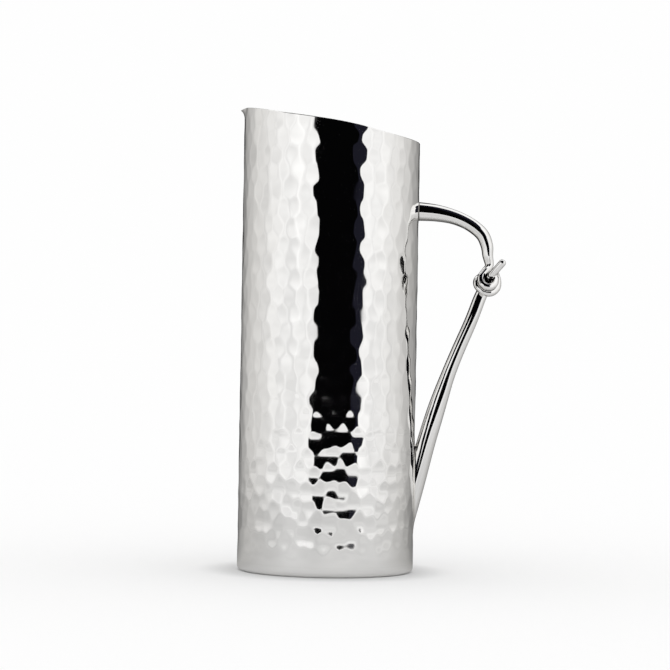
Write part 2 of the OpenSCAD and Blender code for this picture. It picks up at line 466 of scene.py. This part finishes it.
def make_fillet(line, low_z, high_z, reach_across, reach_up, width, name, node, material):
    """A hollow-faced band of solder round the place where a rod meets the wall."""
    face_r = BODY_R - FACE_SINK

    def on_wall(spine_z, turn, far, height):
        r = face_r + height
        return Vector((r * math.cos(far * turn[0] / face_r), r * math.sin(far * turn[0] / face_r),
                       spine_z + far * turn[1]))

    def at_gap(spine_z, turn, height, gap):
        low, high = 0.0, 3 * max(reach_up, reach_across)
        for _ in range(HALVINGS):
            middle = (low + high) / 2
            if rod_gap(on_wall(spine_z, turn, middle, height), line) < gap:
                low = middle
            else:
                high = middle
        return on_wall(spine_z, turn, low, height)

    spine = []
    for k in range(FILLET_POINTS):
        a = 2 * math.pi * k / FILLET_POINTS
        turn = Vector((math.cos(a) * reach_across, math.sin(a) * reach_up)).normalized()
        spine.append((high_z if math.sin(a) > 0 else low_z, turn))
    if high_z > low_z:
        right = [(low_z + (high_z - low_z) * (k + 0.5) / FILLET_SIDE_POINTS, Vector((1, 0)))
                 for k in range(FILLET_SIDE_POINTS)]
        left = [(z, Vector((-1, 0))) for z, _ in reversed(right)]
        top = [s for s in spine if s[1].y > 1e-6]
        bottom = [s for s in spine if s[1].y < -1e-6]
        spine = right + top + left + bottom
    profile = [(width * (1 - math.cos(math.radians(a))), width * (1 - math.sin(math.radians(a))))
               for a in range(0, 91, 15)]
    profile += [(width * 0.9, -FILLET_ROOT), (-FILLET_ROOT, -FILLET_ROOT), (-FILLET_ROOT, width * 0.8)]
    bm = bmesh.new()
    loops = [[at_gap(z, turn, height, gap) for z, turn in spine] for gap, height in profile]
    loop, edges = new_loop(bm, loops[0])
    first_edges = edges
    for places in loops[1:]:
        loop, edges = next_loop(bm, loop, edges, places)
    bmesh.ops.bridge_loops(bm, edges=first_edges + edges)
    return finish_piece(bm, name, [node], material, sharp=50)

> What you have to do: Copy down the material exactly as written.

> Answer to this task:
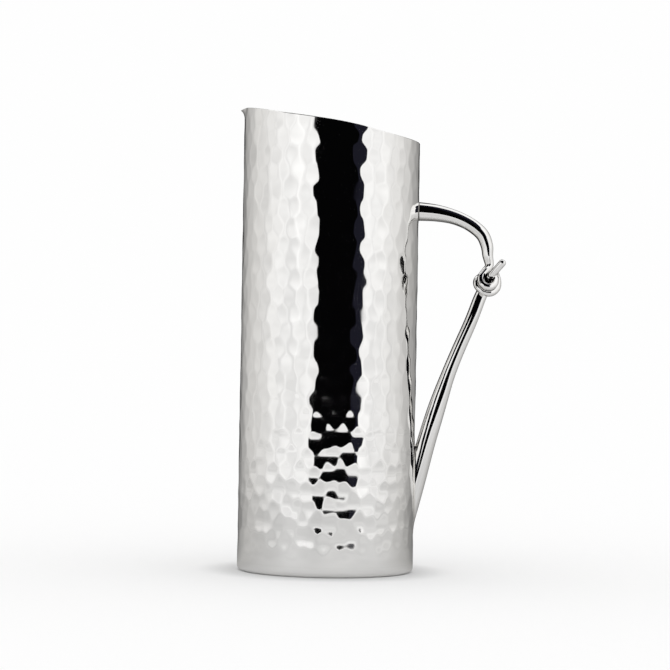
Write part 2 of the OpenSCAD and Blender code for this picture. It picks up at line 466 of scene.py. This part finishes it.
def make_fillet(line, low_z, high_z, reach_across, reach_up, width, name, node, material):
    """A hollow-faced band of solder round the place where a rod meets the wall."""
    face_r = BODY_R - FACE_SINK

    def on_wall(spine_z, turn, far, height):
        r = face_r + height
        return Vector((r * math.cos(far * turn[0] / face_r), r * math.sin(far * turn[0] / face_r),
                       spine_z + far * turn[1]))

    def at_gap(spine_z, turn, height, gap):
        low, high = 0.0, 3 * max(reach_up, reach_across)
        for _ in range(HALVINGS):
            middle = (low + high) / 2
            if rod_gap(on_wall(spine_z, turn, middle, height), line) < gap:
                low = middle
            else:
                high = middle
        return on_wall(spine_z, turn, low, height)

    spine = []
    for k in range(FILLET_POINTS):
        a = 2 * math.pi * k / FILLET_POINTS
        turn = Vector((math.cos(a) * reach_across, math.sin(a) * reach_up)).normalized()
        spine.append((high_z if math.sin(a) > 0 else low_z, turn))
    if high_z > low_z:
        right = [(low_z + (high_z - low_z) * (k + 0.5) / FILLET_SIDE_POINTS, Vector((1, 0)))
                 for k in range(FILLET_SIDE_POINTS)]
        left = [(z, Vector((-1, 0))) for z, _ in reversed(right)]
        top = [s for s in spine if s[1].y > 1e-6]
        bottom = [s for s in spine if s[1].y < -1e-6]
        spine = right + top + left + bottom
    profile = [(width * (1 - math.cos(math.radians(a))), width * (1 - math.sin(math.radians(a))))
               for a in range(0, 91, 15)]
    profile += [(width * 0.9, -FILLET_ROOT), (-FILLET_ROOT, -FILLET_ROOT), (-FILLET_ROOT, width * 0.8)]
    bm = bmesh.new()
    loops = [[at_gap(z, turn, height, gap) for z, turn in spine] for gap, height in profile]
    loop, edges = new_loop(bm, loops[0])
    first_edges = edges
    for places in loops[1:]:
        loop, edges = next_loop(bm, loop, edges, places)
    bmesh.ops.bridge_loops(bm, edges=first_edges + edges)
    return finish_piece(bm, name, [node], material, sharp=50)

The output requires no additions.